A few weeks ago, I got into an argument on Facebook with an idealistic young fellow whose view of the world is apparently limited to the most basic notions of supply and demand. To hear him tell it, anything that happens in the marketplace happens because the consumer makes it so, and anybody who can’t find a paying outlet for his work simply doesn’t have a skill the public values. When I proposed that our society would be greatly enhanced by the return of moviehouse ushers -- and human beings to pump our gas, answer phones, bag groceries or perform innumerable other lost arts -- he countered that those jobs must have disappeared because nobody thought they were worth preserving. Who cares if the ranks of the unemployed are full of folks who could easily master the phrase “No talking during the picture, please”? The customer has spoken!

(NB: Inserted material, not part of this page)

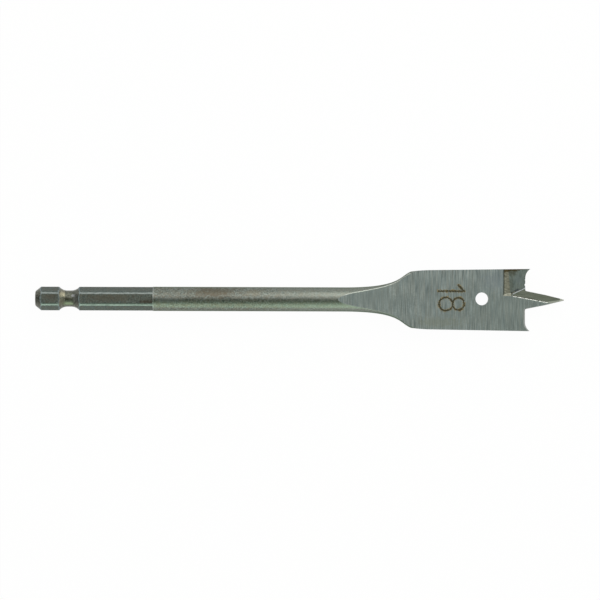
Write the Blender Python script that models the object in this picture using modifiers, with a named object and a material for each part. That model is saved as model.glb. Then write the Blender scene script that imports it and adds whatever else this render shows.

That’s all well and good under an idealized form of capitalism, where businesses compete independently for the consumer dollar. But we live in an economy that’s driven by institutionalized collusion, not competition. The demise of the usher didn’t come about because one exhibitor eliminated the position and experienced no significant blowback, forcing everyone else in the market to follow suit. What happened is that the industry discontinued the practice en masse, giving the moviegoer nowhere else to turn.

The only alternative is to stay home. That’s where Donnelly et al err in thinking that dwindling theater attendance is going to motivate the owners to restore order. They’d have to hire more people to do that.  It’s cheaper to simply secure a cinematic product that will entice the customer into showing up no matter how awful the experience is.

Hence the emphasis on 3D: You may feel safe and undisturbed in your living room, but you can’t see the Men in Black blast aliens in full, 360-degree splendor from your couch (yet!). Hence the prevalence of hush-hush cameos and other easily spoiled narrative reveals that “force” film buffs to see a movie the minute it opens. (I’d really rather wait and see The Cabin in the Woods in the privacy of my own home, yet every time I interact with someone who has seen it, I get the impression I’m engaged in a dangerous campaign of self-deception as foolish and futile as trying to avoid the results of the last Super Bowl.)

At the risk of belaboring a depressing point, theater owners want to get you in the door -- they don’t give a shit what happens to you after that. I saw The Dark Knight on its opening day at one of the best IMAX theaters in the country, and I noticed that, for the first 20 minutes or so, the audio seemed noticeably poor. Weeks later, I read that the exhibitor in question had muffled the sound intentionally. Why? To discourage piracy. It didn’t matter to them that their actual paying customers might not be able to discern what the hell was going on -- those dollars had already been accounted for. What mattered was making sure the next guy had to pony up full price, too.

If there’s any way for Joe Cinehpile to combat that sort of business model, I sure don’t know what it is. Even if this country miraculously renewed its allegiance to the Sherman Anti-Trust Act, it wouldn’t raise the subterranean level of service the theater chains have arrived at by consensus; mutually agreed-upon crappiness is only price fixing in the broadest sense. And of course, sixteen million angry blogs by 16 million Billy Donnellys mean less to the industry than one paid admission they might preserve by announcing their theaters are now Angry Birds-friendly. The movie lovers of this country could write angry emails to exhibitors all day and come out of it with nothing more than writer’s cramp. Maybe we should just send a text.